In the category of strengthening civilian power, it is encouraging to see the broad agreement on the critical need to maintain and expand the progress that has been made in restaffing USAID and the Department of State. But to go further, little progress has been made by either agency in replicating their defense colleagues’ model of an adequately planned and resourced career-long professional development program for all Foreign Service officers. The Foreign Service seeks to attract the best and the brightest and then does little to maintain and advance the skills and knowledge they bring to the job. Even broader, USAID’s personnel system is an antiquated hodge-podge of workarounds. The system needs an overhaul, commencing with cooperation with Congress to write a new human resource statutory mandate that encompasses the requirements of a 21st century international affairs agenda and modern family life. One aspect can be adapted from USAID’s Europe and Eurasia Bureau which, from its founding, has had the authority to partner its career staff – which has broad knowledge of development and how to work in difficult environments – with short/medium term outside hires with the skills and experience to address highly technical issues.

In the area of results-driven development, the White House took a noteworthy step in the May 9 executive order to all executive departments that raises open and transparent data to a mandated government wide policy. The directive calls for all government agencies to make their data publicly available in accessible, machine readable form.

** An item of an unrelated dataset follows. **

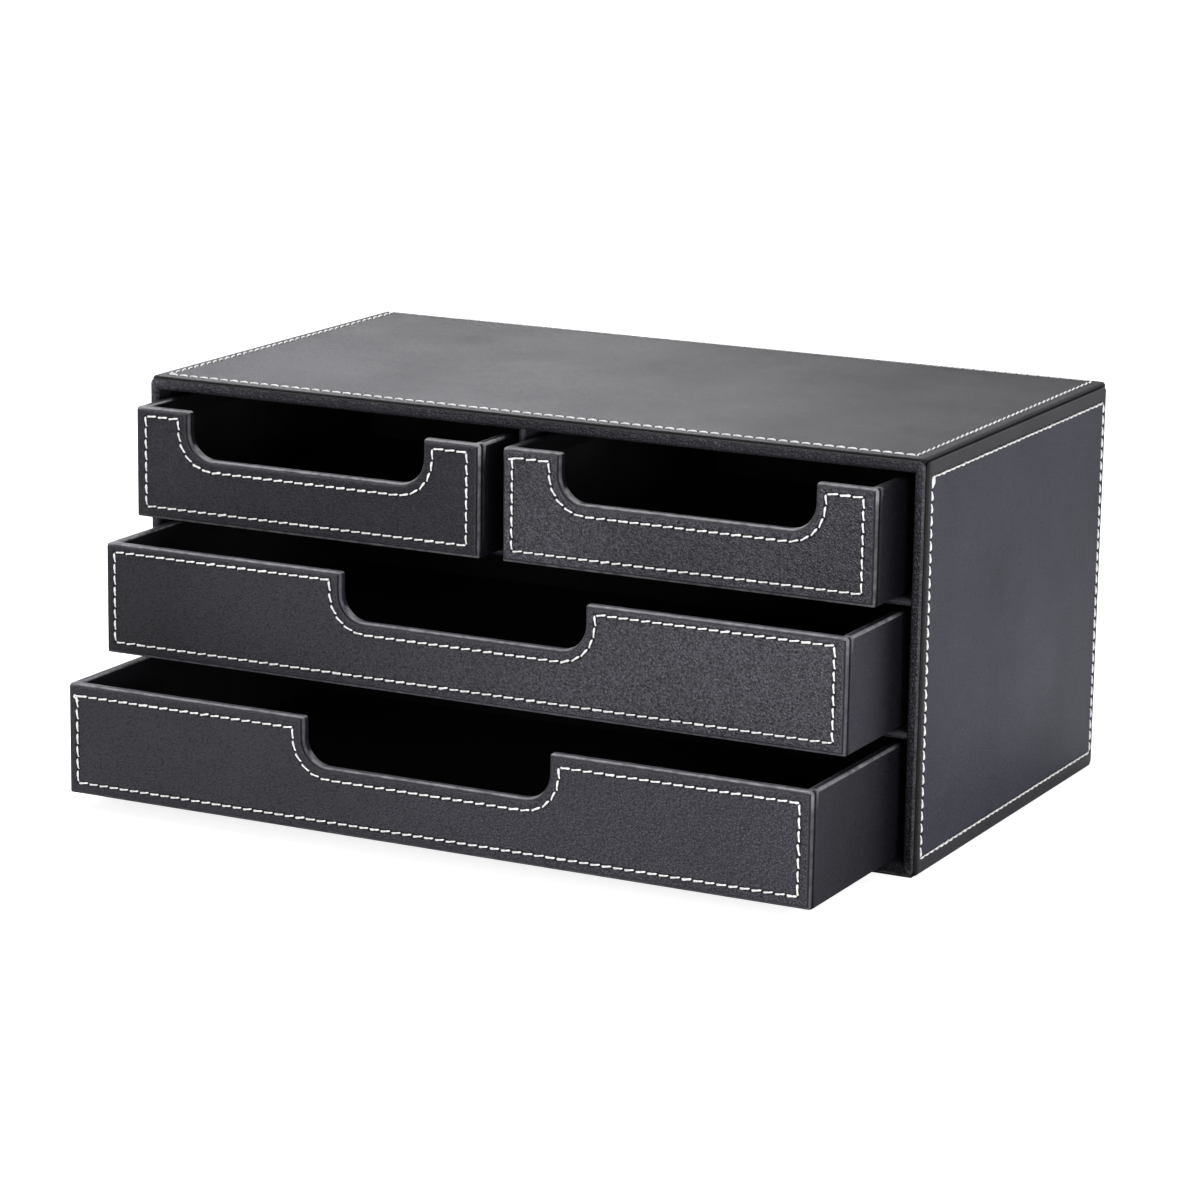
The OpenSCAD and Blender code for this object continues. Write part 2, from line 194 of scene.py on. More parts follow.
def grownNotch(inset):
    # the notch as a panel that stands back by inset sees it
    return {**notchShape, "width": notchShape["width"] + 2 * inset,
            "radius": notchShape["radius"] + inset}


# ---- seams: where each stitch of a border lies on a flat panel

def arcPoints(x, y, radius, start, steps=12):
    # a quarter of a circle
    turns = [start + math.pi / 2 * i / steps for i in range(steps + 1)]
    return [Vector((x + radius * math.cos(t), y + radius * math.sin(t))) for t in turns]


def seamRuns(width, height, seam, notch=None):
    # each run is a line of points from corner to corner, clockwise from the upper left one
    left, right = -width / 2 + seam["left"], width / 2 - seam["right"]
    low, top = -height / 2 + seam["low"], height / 2 - seam["top"]
    corners = [Vector(c) for c in ((left, top), (right, top), (right, low), (left, low))]
    runs = [[corners[i], corners[(i + 1) % 4]] for i in range(4)]
    if notch:
        half = notch["width"] / 2 + seam["base"]
        radius = notch["radius"] + seam["base"]
        arcY = height / 2 - notch["deep"] - seam["base"] + radius
        arcX = half - radius
        dip = [Vector((-half, top)), *arcPoints(-arcX, arcY, radius, math.pi),
               *arcPoints(arcX, arcY, radius, 1.5 * math.pi), Vector((half, top))]
        runs[0:1] = [[corners[0], dip[0]], dip, [dip[-1], corners[1]]]
    return runs


def pointAlong(run, distance):
    for a, b in zip(run, run[1:]):
        step = (b - a).length
        if distance <= step or b is run[-1]:
            return a + (b - a) * (distance / step if step else 0)
        distance -= step


def runLength(run):
    return sum((b - a).length for a, b in zip(run, run[1:]))


def stitchSpots(runs, pitch):
    # (start, end) of every stitch, a whole number of them on each run
    spots = []
    for run in runs:
        length = runLength(run)
        count = max(1, round(length / pitch))
        step = length / count
        spots += [(pointAlong(run, i * step), pointAlong(run, (i + 1) * step))
                  for i in range(count)]
    return spots


# ---- stitched leather panels

panelShape = {
    "edge": 0.45,            # height of the turned edge, in mm
    "hem": ((0.12, 0.75), (0.35, 0.94), (0.7, 1.0), (1.15, 1.0)),  # from the edge, height
    # from the seam, height: end of the hem, channel, quilted field
    "seam": ((-0.85, 0.97), (-0.45, 0.7), (0.3, 0.66), (0.75, 0.87), (1.3, 0.97),
             (2.9, 0.86)),
    "caseRound": 2.0,        # roundness of the case's own edges
    "thinnest": 0.06,        # what is left of the panel there
    "cornerCut": 0.75,       # how far a rounded corner stands back
    "cornerGrow": 0.45,      # and how much of each ring's distance is kept there
    "pitch": 4.7,            # length of a stitch with its gap
    "pucker": 0.14,          # how deep and how far round it a needle hole pulls
    "puckerReach": 0.95,
}


def addBand(piece, distance, height, last):
    # one more ring of the profile inside the selected face, with its distance remembered
    bpy.ops.mesh.inset(thickness=(distance - last[0]) * mm, depth=(height - last[1]) * mm)
    mesh = bmesh.from_edit_mesh(piece.data)
    layer = mesh.verts.layers.float["edgeDistance"]
    for vert in mesh.verts:
        if vert.select:
            vert[layer] = distance
    bmesh.update_edit_mesh(piece.data)
    return distance, height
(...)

This memo serves as a significant impetus to the U.S. fulfilling its commitment to the International Assistance Transparency Initiative (IATI) and to having all agencies posting their data to the Foreign Assistance Dashboard. Another point is that the community needs to acknowledge, commend and protect the Millennium Challenge Corporation for staying true to one of its founding principles – to undertake independent, rigorous evaluation of its projects – as the first evaluations (five agricultural projects) were made public, with both the good and not so good results included, that reveal useful lessons of what does and does not work. Similarly, USAID is to be commended and encouraged to continue the practice established by the posting of 187 high quality evaluations since 2011.

The rising acknowledgement of the key role the private sector plays in development should be expanded beyond the narrow opportunities for leveraging assistance funds to also looking at the broader impact on development, both positive and negative, of corporate business practices, as modeled in the Oxfam initiative “Behind the Brand”.

On the matter of foreign assistance resources, Congress needs to heed the broad array of voices arguing that reducing funds for the international affairs budget, which has been cut 20 percent since 2010, is short-changing our national security and economic prosperity as well as the important national value of helping those suffering from natural and manmade crises.  It further runs the risk of the significantly higher costs associated with country and regional instability and economic and human crises.

The synthesis in the second Report on Reports is intended as a service to busy policymakers to help them identify areas of policy action that garners broad support and thereby help them sort through the many competing priorities. The 20 minute read is well worth the time.